The most surprising revelation in recent presidential polling is not that Donald Trump has low favorability in key states — a welcome indicator of national sanity — but rather that Hillary Clinton's numbers are almost as bad. Put another way: A vacuous, gaffe-prone, xenophobic, conspiracy-minded reality television star whose nomination, by most accounts, would destroy the GOP has about the same approval ratings in Colorado and Iowa as the prohibitive favorite for the Democratic nomination.
A recognition begins to dawn: Democrats may be coronating a wounded queen.
Horse-race polling conducted early in a presidential contest means very little, as President Fred Thompson and President Howard Dean can attest. But while early polls are not predictive of outcomes, they can be indicative of weaknesses. In a recent CNN/ORC poll, 57 percent of adults did not consider Clinton honest and trustworthy.

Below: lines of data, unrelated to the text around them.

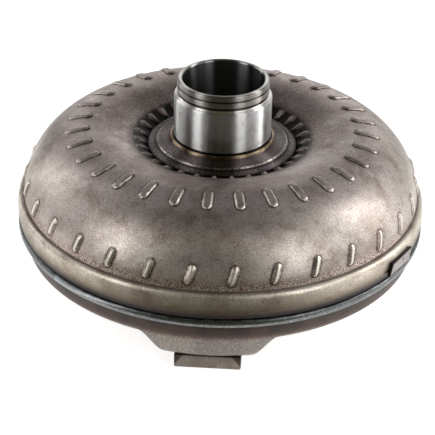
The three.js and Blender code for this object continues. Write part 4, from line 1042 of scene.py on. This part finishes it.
def cover_steel():
    """The cover's finish: grainy grey, with a dark band of painted shade and weld scale, and its rusty edge,
    above.
    """
    material, tree = fresh_material("pressed_cover_steel")
    where = add(tree, "ShaderNodeTexCoord").outputs["Object"]
    height = radius_and_height(tree, where)[1]
    grain, cloud = blobs(tree, where, SPECK_SIZE, 3.0, 0.6), blobs(tree, where, 14)
    base = paint(tree, "#857d79", "#989089", fade(tree, cloud, 0.35, 0.65))
    base = paint(tree, base, "#5d5450", fade(tree, grain, 0.5, 0.68, 0.0, 0.75))
    base = paint(tree, base, "#d6cfca", fade(tree, grain, 0.42, 0.3, 0.0, 0.6))
    ragged = pushed(tree, height, grain, 3.0 * MM)
    base = paint(tree, base, "#5b4339", stripe(tree, ragged, SCALE_AND_SHADE_FOOT + 1.4, 0.8, 3.4), 0.75)
    # The dark band up to the weld, under the bead's overhang: painted shade with some weld scale
    scale = paint(tree, "#3f3836", "#4f413c", fade(tree, cloud, 0.4, 0.6))
    base = paint(tree, base, scale, zone(tree, ragged, SCALE_AND_SHADE_FOOT, SCALE_AND_SHADE_FULL, 0.0, 0.92))
    metal(tree, {
        "Base Color": base, "Metallic": 0.85, "Roughness": fade(tree, grain, 0.35, 0.65, 0.5, 0.42),
    }, (grain, 0.5, GRAIN_DEPTH))
    return material


def weld_metal():
    """The bead's finish: streaked scale, a bare belly line that is also a painted highlight, painted glints,
    painted shade at the foot and a painted highlight on the raised start.
    """
    material, tree = fresh_material("weld_metal")
    where = add(tree, "ShaderNodeTexCoord").outputs["Object"]
    height = radius_and_height(tree, where)[1]
    drawn = add(tree, "ShaderNodeVectorMath", {"operation": "MULTIPLY"}, {
        0: where, 1: STREAK_STRETCH}).outputs[0]
    streak, glint = blobs(tree, drawn, 6, 4.0), blobs(tree, where, SPECK_SIZE, 2.0)
    wavy = pushed(tree, height, streak, 2.0 * MM)
    base = paint(tree, "#666868", "#3c3d3f", fade(tree, streak, 0.35, 0.65))
    belly = stripe(tree, wavy, WELD_FOOT + BELLY_HEIGHT, 1.2, 3.0)
    bare_belly_sheen = both(tree, belly, fade(tree, streak, 0.3, 0.6, 0.3, 1.0))
    # A pale line along the belly, with glints: bare metal and a painted highlight
    base = paint(tree, base, "#7b8080", bare_belly_sheen, 0.8)
    base = paint(tree, base, "#bcc0c0", bare_belly_sheen, fade(tree, glint, 0.57, 0.66))
    # Dark at the bead's foot: painted shade
    base = paint(tree, base, "#3a302d", zone(tree, height, WELD_FOOT + 1.4, WELD_FOOT + 0.3))
    # A pale band on the raised start: a painted highlight
    start = add(tree, "ShaderNodeAttribute", {"attribute_name": "bead_start"}).outputs["Fac"]
    crown = stripe(tree, height, WELD_FOOT + START_HEIGHT, 0.4, 1.6)
    base = paint(tree, base, "#ccd0d1", start, crown, 0.85)
    metal(tree, {"Base Color": base, "Metallic": 0.95, "Roughness": 0.34}, (glint, 0.35, GRAIN_DEPTH))
    return material


finishes.update({"cover_steel": cover_steel(), "weld_bead": weld_metal()})
print("finishes so far", list(finishes))

# %% [markdown]
# The lugs and the balance weight are sheared from bar and strip. The front of a lug has slanted
# dark corners and a dark line under its pad, and the weight has black edges round a grey face:
# painted shade, where the welds, the pad and the gap to the skirt shade them. Their own places,
# in mm from the middle of the piece, were kept as attributes, because each piece stands at its own angle.

# %% Finish: sheared bar and strip
LUG_SHADE_SLANT = 0.75
LUG_SHADE_FROM, LUG_SHADE_FULL = 21.2, 22.6
MARK_ACROSS, MARK_UP = 2.0, 4.6


def own_place(tree, name):
    """A point's place in its own piece, in mm: across, behind or up."""
    return add(tree, "ShaderNodeAttribute", {"attribute_name": "piece_" + name}).outputs["Fac"]


def lug_shade(tree, grain):
    """Slanted dark corners at the top of the front face, and a dark line under the pad: painted shade."""
    across, up = own_place(tree, "across"), own_place(tree, "up")
    sideways = add(tree, "ShaderNodeMath", {"operation": "ABSOLUTE"}, {0: across}).outputs[0]
    slant = pushed(tree, pushed(tree, sideways, up, LUG_SHADE_SLANT), grain, 2.0)
    corner = fade(tree, slant, LUG_SHADE_FROM, LUG_SHADE_FULL, 0.0, 0.8)
    return either(tree, corner, fade(tree, up, LUG_THICKNESS - 0.8, LUG_THICKNESS - 0.1, 0.0, 0.9))


def strip_shade_and_mark(tree, grain):
    """Black edges at the back, the left and the top, painted shadow from the gap to the skirt, and one small
    punched mark.
    """
    behind, across, up = (own_place(tree, name) for name in ("behind", "across", "up"))
    mark = both(tree, line_at(tree, across, MARK_ACROSS, 0.4, 1.0), line_at(tree, up, MARK_UP, 0.5, 1.1))
    left = fade(tree, across, -10.6, -11.3, 0.0, 0.95)
    top = fade(tree, up, WEIGHT_HEIGHT - 1.0, WEIGHT_HEIGHT - 0.5, 0.0, 0.95)
    border = either(tree, either(tree, left, top), fade(tree, behind, 0.3, 0.55, 0.0, 0.97))
    return either(tree, border, mark)


def sheared_steel(name, pale, dark, shade_and_marks):
    """Even grained steel whose painted shade and marks, given by a function, are nearly black."""
    material, tree = fresh_material(name)
    where = add(tree, "ShaderNodeTexCoord").outputs["Object"]
    grain, cloud = blobs(tree, where, SPECK_SIZE, 3.0, 0.6), blobs(tree, where, 9)
    base = paint(tree, dark, pale, fade(tree, cloud, 0.35, 0.65))
    base = paint(tree, base, "#4a423c", fade(tree, grain, 0.52, 0.68, 0.0, 0.6))
    base = paint(tree, base, "#211c1a", shade_and_marks(tree, grain))
    metal(tree, {"Base Color": base, "Metallic": 0.85, "Roughness": 0.46}, (grain, 0.5, GRAIN_DEPTH))
    return material


finishes["lug_steel"] = sheared_steel("sheared_bar_steel", "#8a8078", "#786f67", lug_shade)
strip_finish = sheared_steel("sheared_strip_steel", "#b3aca8", "#a39b97", strip_shade_and_mark)
print("sheared faces", finishes["lug_steel"].name, strip_finish.name)

# %% [markdown]
# The other metals differ in colour, grain and gloss but not in kind: a base colour, clouds of a
# second colour over it, a fine grain that also roughens the light. One recipe with its sizes in
# millimetres serves them, and each finish below is a line of real values.

# %% Finish: plain metals and linings
CONTRAST = 0.5


def grained(name, pale, dark, roughness, metallic=1.0, cloud=8.0, grain=0.8, depth=0.05):
    """A finish with clouds and grain: sizes in mm, colours as sRGB hex."""
    material, tree = fresh_material(name)
    where = add(tree, "ShaderNodeTexCoord").outputs["Object"]
    clouds, grains = blobs(tree, where, cloud, 5.0, 0.6), blobs(tree, where, grain)
    mixed = pushed(tree, clouds, grains, CONTRAST)
    share = fade(tree, mixed, 0.35 + CONTRAST * 0.4, 0.65 + CONTRAST * 0.6)
    metal(tree, {
        "Base Color": paint(tree, dark, pale, share), "Metallic": metallic,
        "Roughness": fade(tree, share, 0.0, 1.0, min(roughness + 0.1, 1), roughness - 0.05),
    }, (grains, 0.5, depth))
    return material


finishes.update({
    "sheet_steel": grained("stamped_sheet_steel", "#a7a6a3", "#7d7b78", 0.35),
    "cast_aluminium": grained("cast_aluminium", "#c9cbcc", "#9ea1a4", 0.45, cloud=5, grain=1.2, depth=0.12),
    "spring_steel": grained("oil_tempered_spring_steel", "#5a5c66", "#33343b", 0.3, cloud=5),
    "cage_steel": grained("pressed_cage_steel", "#b5b1a6", "#8b877c", 0.35, cloud=4),
    "hard_steel": grained("hardened_ground_steel", "#c3c4c7", "#94959a", 0.22, cloud=10, depth=0.02),
    "friction_lining": grained("friction_paper", "#57432f", "#35281d", 0.9, metallic=0.0, cloud=2, grain=0.5),
    "bearing_bronze": grained("bearing_bronze", "#b3905a", "#7f6238", 0.38, cloud=6),
})
print("finishes", len(finishes) + 1)

# %% [markdown]
# Each dressed piece takes the place of its CAD node, and every other node keeps its own mesh
# and gets the finish of its slot.

# %% Dress the casing and the nodes inside
slots = {part["node"]: part["material_slot"] for part in frame["record"]["subparts"]}
fit_on(shell, "casing", "impeller_shell", finishes["shell_steel"])
fit_on(cover, "casing", "front_cover", finishes["cover_steel"])
fit_on(hub, "casing", "pump_hub", finishes["hub_steel"])
fit_on(weld, "casing", "equator_weld", finishes["weld_bead"])
fit_on(weight, "casing", "balance_weight", strip_finish)
fit_on(pilot, "casing", "crank_pilot", finishes[slots["crank_pilot"]])
for number, lug in enumerate(lugs, start=1):
    fit_on(lug, "casing", f"drive_lug_{number}", finishes["lug_steel"])

for part in frame["record"]["subparts"]:
    node = frame["nodes"][part["node"]]
    node.data.materials.clear()
    node.data.materials.append(finishes[part["material_slot"]])

# %% [markdown]
# The studio is plain: a white floor, softboxes and dark cards. The floor is white to the camera
# and in reflections, by its own faint glow there, and gives off no light otherwise. It lies a
# tenth of a millimetre low, so that the lugs' faces don't share its plane.

# %% Studio: floor
FLOOR_SIZE = 12
FLOOR_DROP = 0.1 * MM
FLOOR_SHOWN = 0.8


def seen_share(tree):
    """1 for a ray from the camera, off something glossy or through glass, and 0 for the rest."""
    path = add(tree, "ShaderNodeLightPath").outputs
    seen = add(tree, "ShaderNodeMath", {"operation": "ADD"}, {
        0: path["Is Camera Ray"], 1: path["Is Glossy Ray"]}).outputs[0]
    return add(tree, "ShaderNodeMath", {"operation": "ADD", "use_clamp": True}, {
        0: seen, 1: path["Is Transmission Ray"]}).outputs[0]


def floor_material(colour):
    """A matt surface that glows a little to the camera and in reflections."""
    material, tree = fresh_material("white_floor")
    matt = add(tree, "ShaderNodeBsdfDiffuse", None, {"Color": linear(colour)})
    glow = add(tree, "ShaderNodeEmission", None, {
        "Color": linear(colour), "Strength": both(tree, seen_share(tree), FLOOR_SHOWN)})
    together = add(tree, "ShaderNodeAddShader", None, {0: matt.outputs[0], 1: glow.outputs[0]})
    add(tree, "ShaderNodeOutputMaterial", None, {"Surface": together.outputs[0]})
    return material


deselect()
bpy.ops.mesh.primitive_plane_add(size=FLOOR_SIZE, location=(0, 0, -FLOOR_DROP))
floor = bpy.context.object
floor.name = "floor"
floor.data.materials.append(floor_material("#f4f4f4"))
print("floor", FLOOR_SIZE, "m wide")

# %% [markdown]
# A hub this bright is a mirror of its room, so the boxes stand where the bright bands on the
# journal say they stood. They are tall and narrow, and a lamp's brightness is that of its face.

# %% Studio: softboxes
LOOK_AT = Vector((0, 0, 0.09))
BOX_ELEVATION, BOX_DISTANCE, BOX_HEIGHT = 20, 1.3, 1.15


def facing(azimuth, elevation, distance):
    """A matrix at a place seen from the converter, with its Z pointing away from it."""
    turn, rise = math.radians(azimuth), math.radians(elevation)
    towards = Vector((math.sin(turn) * math.cos(rise), -math.cos(turn) * math.cos(rise), math.sin(rise)))
    return (Matrix.Translation(towards * distance + LOOK_AT)
            @ towards.to_track_quat("Z", "Y").to_matrix().to_4x4())


def softbox(name, azimuth, width, radiance):
    """A tall lamp that faces the converter, given by how bright its face is."""
    lamp = bpy.data.lights.new(name, "AREA")
    lamp.shape = "RECTANGLE"
    lamp.size, lamp.size_y = width, BOX_HEIGHT
    lamp.energy = radiance * math.pi * width * BOX_HEIGHT
    box = bpy.data.objects.new(name, lamp)
    bpy.context.scene.collection.objects.link(box)
    box.matrix_world = facing(azimuth, BOX_ELEVATION, BOX_DISTANCE)
    box.visible_camera = False


for box_name, *box_values in (("box_left", -56, 0.46, 3.1), ("box_left_rear", -121, 0.24, 2.6),
                              ("box_right_front", 46, 0.48, 2.9), ("box_right", 98, 0.3, 6.4)):
    softbox(box_name, *box_values)
print("lamps", len(bpy.data.lights))

# %% [markdown]
# Between the boxes the steel mirrors dim walls, so cards stand all round, each as bright as the
# steel says. In front it mirrors the table it was photographed on, and at its sides a dark
# floor: cards that lie flat give these to reflections, and add no light of their own.

# %% Studio: walls, ceiling and dark cards on the floor
ROOM = 1.9
CARD_WIDTH, LOW_HEIGHT, HIGH_HEIGHT = 1.1, 1.5, 1.4
LOW_ELEVATION, HIGH_ELEVATION = 12, 52
CARD_LIFT = 0.0005
PLAIN, TABLE, FRONT_WALL = "#ffffff", "#8a8660", "#c6c08a"


def card(name, matrix, width, height, colour, strength):
    """A flat glowing card. The camera doesn't see it, and it casts no shadow."""
    deselect()
    bpy.ops.mesh.primitive_plane_add(size=1)
    panel = bpy.context.object
    panel.name = name
    panel.matrix_world = matrix @ Matrix.Diagonal((width, height, 1, 1))
    material, tree = fresh_material(name)
    glow = add(tree, "ShaderNodeEmission", None, {"Color": linear(colour), "Strength": strength})
    add(tree, "ShaderNodeOutputMaterial", None, {"Surface": glow.outputs[0]})
    panel.data.materials.append(material)
    panel.visible_camera = False
    panel.visible_shadow = False
    return panel


# How bright the walls are, clockwise from the front, low down and high up
WALL_LOW = [0.0, 0.05, 1.1, 0.3, 0.8, 1.2, 1.0, 0.15, 1.1, 0.05, 0.35, 0.0]
WALL_HIGH = [0.2, 0.0, 0.05, 0.42, 0.42, 0.1, 0.1, 0.3, 0.3, 0.06, 0.04, 0.2]
WALL_TURN = 360 / len(WALL_LOW)
for number, (low, high) in enumerate(zip(WALL_LOW, WALL_HIGH)):
    azimuth = (number + 0.5) * WALL_TURN
    colour = FRONT_WALL if number in (0, len(WALL_LOW) - 1) else PLAIN
    card(f"wall_low_{number}", facing(azimuth, LOW_ELEVATION, ROOM), CARD_WIDTH, LOW_HEIGHT, colour, low)
    card(f"wall_high_{number}", facing(azimuth, HIGH_ELEVATION, ROOM), CARD_WIDTH, HIGH_HEIGHT, colour, high)
card("ceiling", facing(0, 90, ROOM), 2 * CARD_WIDTH, 2 * CARD_WIDTH, PLAIN, 0.05)
for name, x, y, width, depth, strength in (
        ("dark_table", -0.03, -0.58, 0.62, 0.86, 0.36), ("floor_flag_0", -1.2, 0, 1.3, 3.7, 0.03),
        ("floor_flag_1", 1.2, 0, 1.3, 3.7, 0.03), ("floor_flag_2", 0, 1.2, 1.1, 1.3, 0.03)):
    flat_card = card(name, Matrix.Translation((x, y, CARD_LIFT)), width, depth, TABLE, strength)
    flat_card.visible_diffuse = False
print("cards", 2 * len(WALL_LOW) + 5)

# %% [markdown]
# The world is white to the camera and in reflections, and lights the converter more dimly.

# %% Studio: world
WORLD_LIGHT = 0.3
world = bpy.data.worlds.new("white_world")
bpy.context.scene.world = world
world.use_nodes = True
sky_tree = world.node_tree
sky_tree.nodes.clear()
sky = add(sky_tree, "ShaderNodeBackground", None, {
    "Color": (1, 1, 1, 1), "Strength": fade(sky_tree, seen_share(sky_tree), 0.0, 1.0, WORLD_LIGHT, 1.0)})
add(sky_tree, "ShaderNodeOutputWorld", None, {"Surface": sky.outputs[0]})
bpy.context.scene.view_settings.view_transform = "Standard"
print("world lights at", WORLD_LIGHT)
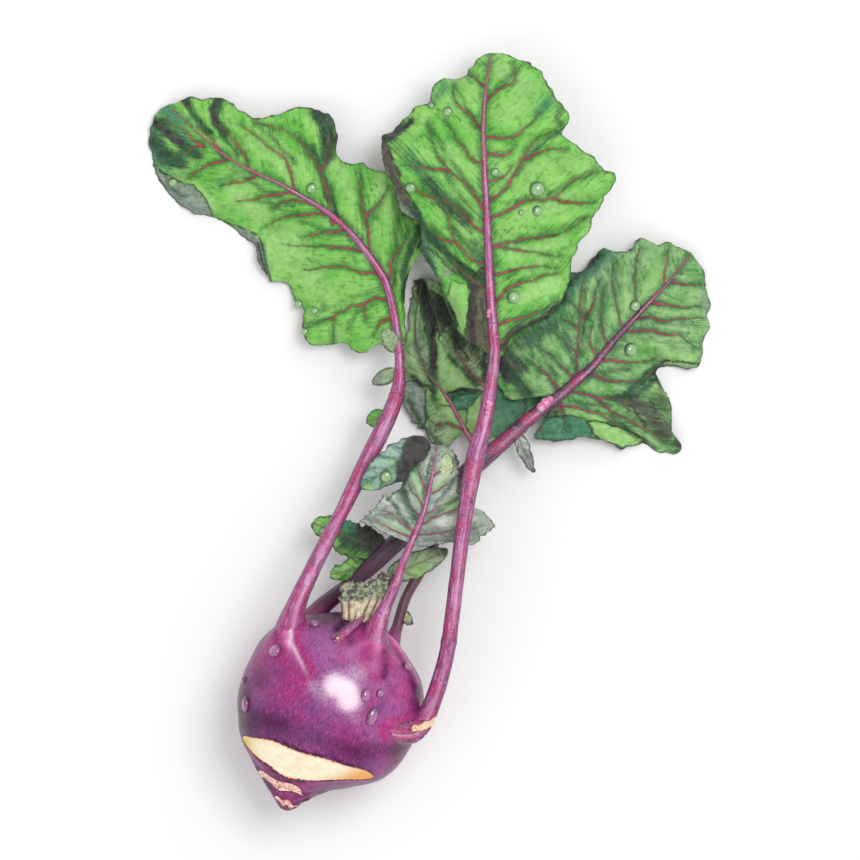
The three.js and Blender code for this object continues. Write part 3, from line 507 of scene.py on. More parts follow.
SMALL_LEAF = {
    "name": "small_leaf",
    "look": "grey",
    "slot": "leaf_grey",
    "blade_grid": (110, 140),
    "leafy": (0.78, 0.55),
    "foot": 15,
    "vein_width": 0.7,
    "blade_from": 5,
    "route": [
        (20, 24.5, 64, 4), (23, 37, 66, 3.8), (27, 47, 64, 3.2), (31.5, 57, 61, 2.5), (35, 67, 58, 2.1),
        (39.5, 78, 55.5, 1.8), (43.5, 87.5, 54, 1.6), (46.5, 96, 53, 1.4), (49, 106.5, 52, 1.2),
        (51, 116.5, 51.5, 1), (52.5, 127, 51, 0.6),
    ],
    "left": {
        "lift": (54, 49, 50),
        "wave": (1.5, 3, 0),
        "margin": [
            (35, 79.5), (29, 82), (19.5, 86.5), (14.5, 89), (17.5, 92), (24.5, 99.5), (26, 102.5),
            (33.5, 105), (35.5, 114), (40, 117), (46, 124.5), (49.5, 126.5),
        ],
    },
    "right": {
        "lift": (51, 44, 46),
        "wave": (1, 3, 1),
        "margin": [
            (44, 76), (59, 78), (70.5, 77.5), (76, 82.5), (81, 86), (76, 93.5), (70.5, 96.5), (64.5, 103),
            (63.5, 114.5), (62, 123), (55.5, 127),
        ],
    },
    "shade": [
        ([(44, 122), (38, 114), (35, 108)], 2.6, 1), ([(34, 108), (38, 98), (42, 90)], 1.8, 0.7),
        ([(27, 102), (33, 94), (38, 86)], 1.6, 0.6), ([(50, 120), (48, 110), (46, 100)], 1.6, 0.6),
        ([(62, 112), (58, 104), (52, 98)], 1.8, 0.6), ([(64, 102), (58, 97), (50, 91)], 1.6, 0.6),
        ([(45, 80), (54, 79), (62, 79)], 2, 0.4), ([(62, 122), (64, 112), (66, 102)], 2, 0.7),
    ],
    "glow": [
        ([(40, 114), (44, 106), (45, 98)], 3, 0.5), ([(56, 96), (64, 100)], 3, 0.7),
        ([(52, 106), (57, 112)], 3, 0.5), ([(24, 90), (36, 84)], 3, 0.4),
    ],
    "ash": [
        ([(18, 90), (30, 94)], 6, 0.6), ([(46, 83), (58, 82), (70, 82)], 5, 0.8),
        ([(34, 100), (38, 108)], 4, 0.4),
    ],
    "teal": [([(33, 106), (37, 98), (40, 90)], 3, 0.5), ([(40, 116), (46, 110)], 3, 0.5)],
    "soot": [
        ([(46, 125), (40, 117), (36, 110)], 1.2, 0.7), ([(33, 106), (30, 102), (27, 100)], 1, 0.6),
        ([(64, 112), (63, 104), (66, 99)], 1.2, 0.6), ([(44, 100), (41, 106)], 0.8, 0.4),
    ],
    "veins": [
        [(41, 79.5), (33, 83.5), (25, 87), (17.5, 90)],
        [(42, 81.5), (37.5, 86), (29.5, 92.5), (22.5, 95.5)],
        [(44.5, 91), (40, 95.5), (35.5, 102.5), (33.5, 108)],
        [(45.5, 96), (43, 100.5), (39, 106.5), (36, 112.5)],
        [(48, 103), (45, 109.5), (42.5, 115.5), (43, 120)], [(43, 82), (53, 83), (62, 84.5), (74, 85.5)],
        [(45.5, 88), (53, 91.5), (62, 94.5), (70, 93)], [(47.5, 92.5), (53, 96), (61.5, 100.5)],
        [(50, 103), (55, 106), (60, 108.5)], [(50.5, 111), (55, 115), (58.5, 120)],
        [(29.5, 92.5), (24, 92)], [(53, 83), (58, 80)],
    ],
}
LEAVES = [LEFT_LEAF, TOP_LEAF, RIGHT_LEAF, BACK_LEAF, SMALL_LEAF]
FOOT_STRETCH = 4.5          # how many stretches of its route a stalk's foot takes in
STALK_CAP = 0.012           # how much of the way from 0 to 1 each round end takes
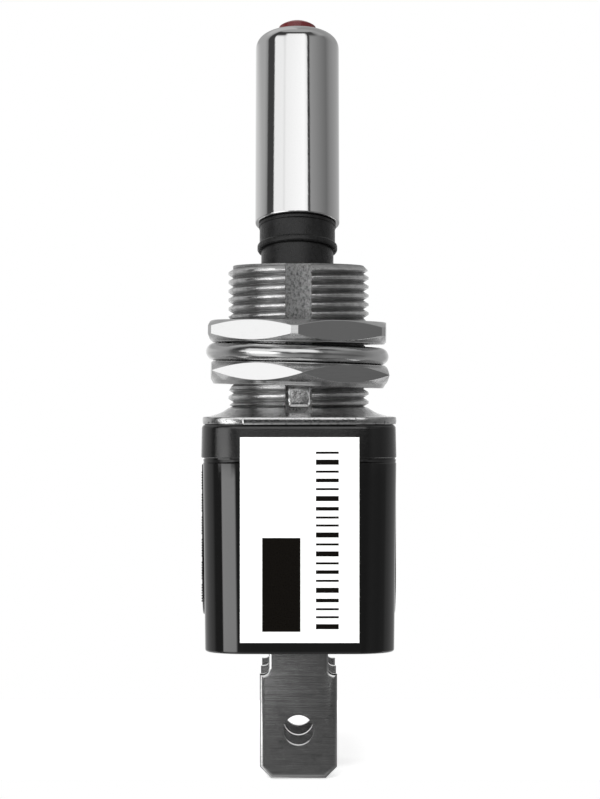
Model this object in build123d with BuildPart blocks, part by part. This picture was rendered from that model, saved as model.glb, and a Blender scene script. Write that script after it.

According to an AP-Gfk poll, only 31 percent of likely voters think the word "honest" describes Clinton well. And in a recent Quinnipiac poll of key states, 59 percent of Iowa voters, 55 percent of Virginia voters and 62 percent of Colorado voters did not believe that Clinton is honest and trustworthy.
Clinton's response? "People should, and do, trust me." A statement not particularly worthy of trust.
One of the lively debates among conservatives over the last several months has been: Is Clinton a strong candidate or a weak one? I have been on the "strong" side. She is knowledgeable, tough, experienced and certainly imaginable as president. She has almost managed the remarkable achievement of clearing the Democratic field through a perception of her own inevitability and a reputation for remembering disloyalty.
But arguments on the "weak" side are getting stronger. Since her video announcement in April, perceptions of Clinton's character and leadership have worsened — which is not really the purpose of a campaign. Her vulnerability on the populist left — Sen. Bernie Sanders is supported by a majority of white Democratic liberals — has shifted Clinton's candidacy decisively to the left. And the candidate looks as comfortable in this overcorrection as Mitt Romney did in his "severely conservative" phase.
And then there are the e-mails — at least the ones that haven't been erased at her own discretion. Congressional investigations and referrals to the Justice Department "related to the potential compromise of classified information" will continue to be untieable loose ends. Clinton will find it impossible to contend she has nothing to hide while hiding her personal server from forensic scrutiny. (One imagines it is stored somewhere in the warehouse at the end of "Raiders of the Lost Ark.")
Clinton asserts she has violated no rules or laws. This brings back so many memories. During the Clinton era, rules were not generally violated; they were skirted, reinterpreted, navigated, twisted, kneaded and massaged. Americans always cut Bill Clinton slack, giving him the benefit of many doubts. Hillary Clinton — lacking most of her husband's preternatural political skills — may not have the same luxury.
Senior Democrats are seeing what the rest of us see — a Clinton campaign that is burning money and losing ground. At what point do party leaders begin a panicked search for alternatives? Not yet. But when? "When public sentiment consistently falls in this [polling] category," a former Democratic official told me. "When people say enough is enough and can't deal with the Clinton psychodrama anymore. They [both Clintons] feel this is the normal condition."
This former official thinks that Clinton has the month of August to right her listing campaign. If that doesn't happen, Vice President Joe Biden's colorful trial balloon may rise. And when a candidate's main argument is inevitability — as Clinton's is — doubts are a crack in the ice that quickly spreads.
I'll admit, I am still not convinced that Clinton is a weak candidate, at least for her party's nomination. Biden, for all his dizzy charm, is less imaginable as president than Clinton. Also, she has a wicked inside political game. Nearly half of the Democratic congressional delegation has endorsed her. Her campaign has effectively courted the key Democratic interest groups. And, harder to quantify, Clinton has generated a network of loyalty by being a thoughtful, caring person in private. As we saw in 2008, she is most attractive as a politician when she is most vulnerable.
If adversity reveals a different side to Clinton — currently masked by the candidate's own wooden style — it could strengthen her candidacy. This challenge, while not expected so early, was inevitable. The test is either useful, or politically fatal.